Advertisers and content publishers who were looking for different ways to display advertorials online have allowed native advertorials to gain momentum in the year 2012 (Laird, 2013). Native advertising is becoming more prevalent in; if not the norm of trending advertorial styles (Wilson, 2013); and native advertising will have an even more profound effect on digital advertising in the year 2013 (Laird, 2013).
As the very nature of native advertorials require an audience for it to interact with (Cooper, 2013); although less than 5 percent of IAC's dating division's revenue comes from advertising, Greg Blatt, who chairs IAC's Match group, said that matchmaking applications such as Tinder presents an opportunity for native advertising to expand on and is set to monetize; further adding that Tinder's existence is still too early as to realize its identity (O'Reilly, 2014).
Publishers are keen on understanding and implementing native advertising as a source of steady revenue; however, maintaining the credibility of their respective editorial brands comes above all else as not to jeopardize the readers' trust (Wilson, 2013).While prudent use of native advertorials can allow the right people to see the right content at the right times; when misused, native advertorials can damage brands and annoy consumers (Cooper, 2013). Research done by Liles (2009) show that consumers felt that advertisements embedded in soft news stories compared to advertisements embedded in hard news stories to be less offensive; suggesting that properly constructed native advertorials could reduce instances of consumer backlash.
However, there are downsides to native advertising as well, for example, as discussed in an article by Steigrad (2013), native advertising carries an inherent element of deception; while some authorities mentioned in the article argue that deception is not required to advertise, another argues that it has been shown that the less obvious a piece of native content was an advertorial, the more a consumer was interested in it. Laird (2013) stated that some native advertising opponents see native advertising as an elaborate term for an advertorial or as another one of many a ways for advertisers to profit off of certain firms. Lee (2010) predicted that producers will soon opt for semi-private associations of publishers instead of advertising networks; which in turn will cause advertising prices to go up; but the higher CPM might very well be worth it.
Advertorials?
A research done by Wu (2014) found that although in-feed advertorials achieved a better Click-Through Rate, Facebook Right Column Advertorials actually outperformed in-feed advertorials, effectively achieving a lower Cost per Action. While online properties differ in marketing strategies, such as Yahoo and AOL opting to upsize their ads to a full webpage akin to magazine or television ads; while other online properties such as Facebook and Twitter opting for smaller ad sizes; banner advertorials have become a common language in digital marketing, therefore will not go away, but will become a cheaper alternative to native advertorials (Lee, 2010).

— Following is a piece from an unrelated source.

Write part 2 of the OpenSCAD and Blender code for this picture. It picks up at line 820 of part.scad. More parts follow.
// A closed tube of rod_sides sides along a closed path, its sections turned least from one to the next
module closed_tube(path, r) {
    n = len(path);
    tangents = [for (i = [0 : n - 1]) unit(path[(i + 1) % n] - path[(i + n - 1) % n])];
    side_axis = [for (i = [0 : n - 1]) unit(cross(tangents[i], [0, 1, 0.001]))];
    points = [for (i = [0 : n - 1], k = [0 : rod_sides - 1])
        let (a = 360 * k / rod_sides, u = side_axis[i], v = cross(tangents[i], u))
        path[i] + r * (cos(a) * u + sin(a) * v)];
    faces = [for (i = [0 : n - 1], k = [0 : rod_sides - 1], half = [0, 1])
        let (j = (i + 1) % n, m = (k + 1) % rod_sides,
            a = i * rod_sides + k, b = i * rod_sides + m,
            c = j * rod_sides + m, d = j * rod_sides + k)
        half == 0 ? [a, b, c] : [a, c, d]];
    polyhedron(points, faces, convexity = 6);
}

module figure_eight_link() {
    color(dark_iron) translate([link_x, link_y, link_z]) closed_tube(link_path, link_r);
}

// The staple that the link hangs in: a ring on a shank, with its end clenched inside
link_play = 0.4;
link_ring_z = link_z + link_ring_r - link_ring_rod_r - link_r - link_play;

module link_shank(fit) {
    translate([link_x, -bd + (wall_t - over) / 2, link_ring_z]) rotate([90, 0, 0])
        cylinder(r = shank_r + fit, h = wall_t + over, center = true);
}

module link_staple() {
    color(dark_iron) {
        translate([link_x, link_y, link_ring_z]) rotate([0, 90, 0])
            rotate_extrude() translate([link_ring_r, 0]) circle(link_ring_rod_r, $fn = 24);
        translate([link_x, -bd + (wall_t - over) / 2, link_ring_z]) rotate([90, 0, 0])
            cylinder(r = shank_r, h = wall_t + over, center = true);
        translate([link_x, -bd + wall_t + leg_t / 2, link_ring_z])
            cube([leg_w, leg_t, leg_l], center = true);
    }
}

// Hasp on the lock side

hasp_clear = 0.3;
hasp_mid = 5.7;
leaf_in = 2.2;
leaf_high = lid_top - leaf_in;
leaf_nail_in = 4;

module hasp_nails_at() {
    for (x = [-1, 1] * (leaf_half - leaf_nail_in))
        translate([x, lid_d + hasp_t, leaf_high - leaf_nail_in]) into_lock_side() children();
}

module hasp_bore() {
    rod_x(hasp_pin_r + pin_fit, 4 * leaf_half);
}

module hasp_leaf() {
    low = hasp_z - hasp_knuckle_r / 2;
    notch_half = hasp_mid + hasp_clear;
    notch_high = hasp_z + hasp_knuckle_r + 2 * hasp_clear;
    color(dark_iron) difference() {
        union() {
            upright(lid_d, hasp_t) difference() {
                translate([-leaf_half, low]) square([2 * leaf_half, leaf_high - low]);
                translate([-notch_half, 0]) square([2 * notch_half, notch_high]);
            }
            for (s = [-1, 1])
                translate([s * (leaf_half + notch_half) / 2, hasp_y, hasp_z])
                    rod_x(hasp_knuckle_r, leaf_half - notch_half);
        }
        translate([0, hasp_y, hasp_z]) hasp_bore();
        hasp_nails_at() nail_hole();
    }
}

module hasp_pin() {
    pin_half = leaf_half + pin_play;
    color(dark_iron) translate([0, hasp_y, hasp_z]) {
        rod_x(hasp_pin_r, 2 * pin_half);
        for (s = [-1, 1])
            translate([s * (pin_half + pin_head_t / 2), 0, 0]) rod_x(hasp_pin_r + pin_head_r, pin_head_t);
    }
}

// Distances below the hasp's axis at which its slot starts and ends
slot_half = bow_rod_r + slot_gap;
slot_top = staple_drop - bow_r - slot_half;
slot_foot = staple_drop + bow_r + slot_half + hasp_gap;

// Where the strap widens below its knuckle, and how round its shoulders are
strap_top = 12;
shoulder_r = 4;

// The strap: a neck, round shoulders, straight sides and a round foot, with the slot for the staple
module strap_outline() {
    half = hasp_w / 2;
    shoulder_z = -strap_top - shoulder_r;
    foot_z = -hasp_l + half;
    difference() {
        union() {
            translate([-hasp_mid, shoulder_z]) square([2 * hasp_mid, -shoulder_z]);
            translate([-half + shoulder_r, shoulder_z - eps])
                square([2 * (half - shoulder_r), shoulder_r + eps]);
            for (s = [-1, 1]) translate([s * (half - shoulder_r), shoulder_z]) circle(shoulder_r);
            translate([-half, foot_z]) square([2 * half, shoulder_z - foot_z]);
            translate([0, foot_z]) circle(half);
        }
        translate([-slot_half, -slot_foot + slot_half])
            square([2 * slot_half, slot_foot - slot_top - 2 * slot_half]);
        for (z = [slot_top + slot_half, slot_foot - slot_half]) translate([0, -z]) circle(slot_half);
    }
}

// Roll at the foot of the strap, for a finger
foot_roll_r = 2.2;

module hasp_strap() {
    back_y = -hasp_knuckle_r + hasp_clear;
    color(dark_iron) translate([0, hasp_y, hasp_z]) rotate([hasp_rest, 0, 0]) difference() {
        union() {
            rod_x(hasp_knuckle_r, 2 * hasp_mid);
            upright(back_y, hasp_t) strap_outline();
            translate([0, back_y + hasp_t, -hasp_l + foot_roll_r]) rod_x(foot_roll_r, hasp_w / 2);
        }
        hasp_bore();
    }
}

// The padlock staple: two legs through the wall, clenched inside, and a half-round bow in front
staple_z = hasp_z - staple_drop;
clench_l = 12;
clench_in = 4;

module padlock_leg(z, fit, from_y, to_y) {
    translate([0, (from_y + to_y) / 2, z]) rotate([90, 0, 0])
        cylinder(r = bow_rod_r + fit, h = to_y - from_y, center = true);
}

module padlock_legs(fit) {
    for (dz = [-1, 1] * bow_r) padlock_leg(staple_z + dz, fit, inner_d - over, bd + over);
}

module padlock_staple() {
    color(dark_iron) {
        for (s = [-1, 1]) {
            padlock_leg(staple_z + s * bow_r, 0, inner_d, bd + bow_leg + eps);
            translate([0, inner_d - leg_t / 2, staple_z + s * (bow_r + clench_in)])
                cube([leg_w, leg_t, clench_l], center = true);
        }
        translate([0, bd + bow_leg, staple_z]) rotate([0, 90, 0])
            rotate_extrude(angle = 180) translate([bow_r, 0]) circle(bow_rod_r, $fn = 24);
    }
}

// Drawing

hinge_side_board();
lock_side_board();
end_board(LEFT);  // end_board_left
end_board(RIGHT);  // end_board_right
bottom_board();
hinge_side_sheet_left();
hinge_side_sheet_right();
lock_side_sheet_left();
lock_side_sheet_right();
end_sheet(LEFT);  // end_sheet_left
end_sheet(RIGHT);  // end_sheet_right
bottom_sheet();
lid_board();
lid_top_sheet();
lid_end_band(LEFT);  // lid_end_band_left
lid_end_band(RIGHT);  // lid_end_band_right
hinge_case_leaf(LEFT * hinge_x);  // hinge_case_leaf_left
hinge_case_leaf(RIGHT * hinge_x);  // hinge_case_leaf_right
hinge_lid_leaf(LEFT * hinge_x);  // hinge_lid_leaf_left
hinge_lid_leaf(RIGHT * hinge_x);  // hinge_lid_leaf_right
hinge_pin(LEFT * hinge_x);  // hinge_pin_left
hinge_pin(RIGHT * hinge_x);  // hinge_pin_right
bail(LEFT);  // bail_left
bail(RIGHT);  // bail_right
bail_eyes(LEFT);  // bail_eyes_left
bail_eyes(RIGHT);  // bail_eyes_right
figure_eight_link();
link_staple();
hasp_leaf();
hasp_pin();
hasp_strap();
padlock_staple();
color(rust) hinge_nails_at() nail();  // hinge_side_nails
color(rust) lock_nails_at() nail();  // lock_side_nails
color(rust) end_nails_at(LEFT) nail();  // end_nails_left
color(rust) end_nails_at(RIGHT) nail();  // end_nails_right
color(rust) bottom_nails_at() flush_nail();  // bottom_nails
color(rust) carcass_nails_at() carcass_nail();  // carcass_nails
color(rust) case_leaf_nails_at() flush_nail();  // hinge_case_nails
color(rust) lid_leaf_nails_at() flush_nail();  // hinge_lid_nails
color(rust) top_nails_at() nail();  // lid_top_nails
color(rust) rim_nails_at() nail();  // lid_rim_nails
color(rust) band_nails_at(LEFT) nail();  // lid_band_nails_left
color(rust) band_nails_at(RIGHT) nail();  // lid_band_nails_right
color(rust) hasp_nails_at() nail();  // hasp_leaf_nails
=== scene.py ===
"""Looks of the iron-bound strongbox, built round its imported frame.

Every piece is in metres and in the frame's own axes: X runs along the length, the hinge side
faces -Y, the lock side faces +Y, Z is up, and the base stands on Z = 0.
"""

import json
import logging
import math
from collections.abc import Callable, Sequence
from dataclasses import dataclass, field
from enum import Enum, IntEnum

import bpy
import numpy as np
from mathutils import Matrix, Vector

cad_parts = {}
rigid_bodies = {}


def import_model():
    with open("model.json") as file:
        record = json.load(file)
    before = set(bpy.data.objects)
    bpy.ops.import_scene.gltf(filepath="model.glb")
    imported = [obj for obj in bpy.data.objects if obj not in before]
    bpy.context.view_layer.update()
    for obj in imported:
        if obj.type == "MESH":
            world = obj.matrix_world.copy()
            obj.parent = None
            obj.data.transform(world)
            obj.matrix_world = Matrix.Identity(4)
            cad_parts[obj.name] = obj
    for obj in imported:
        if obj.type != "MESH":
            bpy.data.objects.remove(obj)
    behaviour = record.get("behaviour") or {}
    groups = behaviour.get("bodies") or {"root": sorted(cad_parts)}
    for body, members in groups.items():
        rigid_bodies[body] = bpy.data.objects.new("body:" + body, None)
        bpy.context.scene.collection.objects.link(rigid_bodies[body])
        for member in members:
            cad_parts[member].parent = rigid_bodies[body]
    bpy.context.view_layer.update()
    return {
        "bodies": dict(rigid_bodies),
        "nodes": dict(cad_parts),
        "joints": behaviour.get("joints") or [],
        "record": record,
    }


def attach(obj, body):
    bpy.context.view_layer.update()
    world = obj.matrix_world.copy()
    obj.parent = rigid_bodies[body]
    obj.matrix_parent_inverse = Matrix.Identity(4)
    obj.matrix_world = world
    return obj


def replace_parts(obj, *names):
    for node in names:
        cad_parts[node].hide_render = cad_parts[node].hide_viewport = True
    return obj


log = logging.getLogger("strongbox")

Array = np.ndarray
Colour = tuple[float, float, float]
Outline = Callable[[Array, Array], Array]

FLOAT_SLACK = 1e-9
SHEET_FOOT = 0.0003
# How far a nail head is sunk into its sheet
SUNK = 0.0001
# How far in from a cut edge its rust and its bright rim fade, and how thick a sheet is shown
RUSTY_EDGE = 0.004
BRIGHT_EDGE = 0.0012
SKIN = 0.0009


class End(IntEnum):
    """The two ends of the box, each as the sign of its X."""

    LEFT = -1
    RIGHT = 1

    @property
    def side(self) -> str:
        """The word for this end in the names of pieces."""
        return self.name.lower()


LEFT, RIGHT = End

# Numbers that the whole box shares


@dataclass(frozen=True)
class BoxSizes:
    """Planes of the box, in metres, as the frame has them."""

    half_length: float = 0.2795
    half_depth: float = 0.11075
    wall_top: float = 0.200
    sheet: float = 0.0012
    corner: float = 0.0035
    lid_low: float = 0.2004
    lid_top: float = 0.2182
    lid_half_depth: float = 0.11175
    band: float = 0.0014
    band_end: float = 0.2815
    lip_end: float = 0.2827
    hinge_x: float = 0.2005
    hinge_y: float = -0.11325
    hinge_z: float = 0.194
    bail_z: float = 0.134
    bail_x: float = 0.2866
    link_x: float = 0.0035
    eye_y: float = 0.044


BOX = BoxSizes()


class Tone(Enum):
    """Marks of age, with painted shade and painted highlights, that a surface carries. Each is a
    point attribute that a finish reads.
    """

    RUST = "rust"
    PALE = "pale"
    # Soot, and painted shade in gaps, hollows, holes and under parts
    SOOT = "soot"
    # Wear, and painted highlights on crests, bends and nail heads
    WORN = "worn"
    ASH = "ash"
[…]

The Economist (2012) stated that Till Faida, cofounder of Eyeo, the company that owns Adblock Plusa plug-in that blocks online ads, agrees that content requires ads to be paid for; thus giving users of this plug-in the option to allow "acceptable ads" (native advertorials).
Some publishers, reported by The Economist in 2012, have opted to adopt the Paywall method, i.e. only showing advertorials to non-members while allowing paying members to view premium content ad-free; this method have been met with varying degrees of success between publishers.
A paper by Bennett (2011) talked about certain laws in discussion that if implemented could prevent companies from profiling consumers online. Those, such as the American Federal Trade Commission and Adblock Plus, who are with the implementation of such laws argue that it is to protect consumer privacy; while advertising companies, who are against such regulations, argue that online profiling avoids wastage of marketing funds and aids both advertisers, consumers, marketers, and producers by being more precise in reaching target audiences with ads.
While those who successfully create quality native content and manage to publish it with minimal consumer backlash has greatly profited from native advertising, those who do not have the necessary ability, credibility, or resources to do so is perhaps doomed to fail. The monetization of Tinder has its chairman saying that the identity of the app not truly defined yet, perhaps suggesting that native advertising could define an existing product in its entirety. Companies such as Eyeo wants to further the native advertising trend by distributing a plug-in called Adblock Plus that blocks all advertisements except native advertorials by default, claiming that they are non-profit while the companies that fund them stand to gain substantial amounts of money if the native advertorials are to be the only form of advertisements accepted online. With the ability to basically control which advertisements can or cannot be seen -unless specifically requested by the user to be allowed -indefinitely, based on Adblock Plus' selfdefinition on acceptable or unacceptable advertisements; could a monopoly on online advertising be possible, or are we already looking at the beginnings of one?
As long as there are producers and consumers there will be a need for advertisements, regardless of which medium the ads are in; and as media moves from print to digital, with the exception of the television, so has advertisement styles needed to evolve. Social media is a very interactive platform, and because native advertisements require interactions between the consumer and the content, it has become the natural adoptee of advertising companies as a default style of advertising. With the exception of inherent content, native advertorials not only rely heavily on the credibility of its publisher, but has the potential to destroy the credibility of said publishers. This has forced publishers to dabble in the lucrative business of native advertising with prudence, while some publishers choose not to dabble in it at all, instead opting for the cheaper traditional banner ads or the Paywall method. Some agree that internet users should not be profiled, while others argue that profiling saves time and costs, and as Levin and Milgrom stated in 2010, irrelevant ads are a waste and a nuisance. In the end, better advertorial content is always welcome, because you cannot annoy someone into liking you.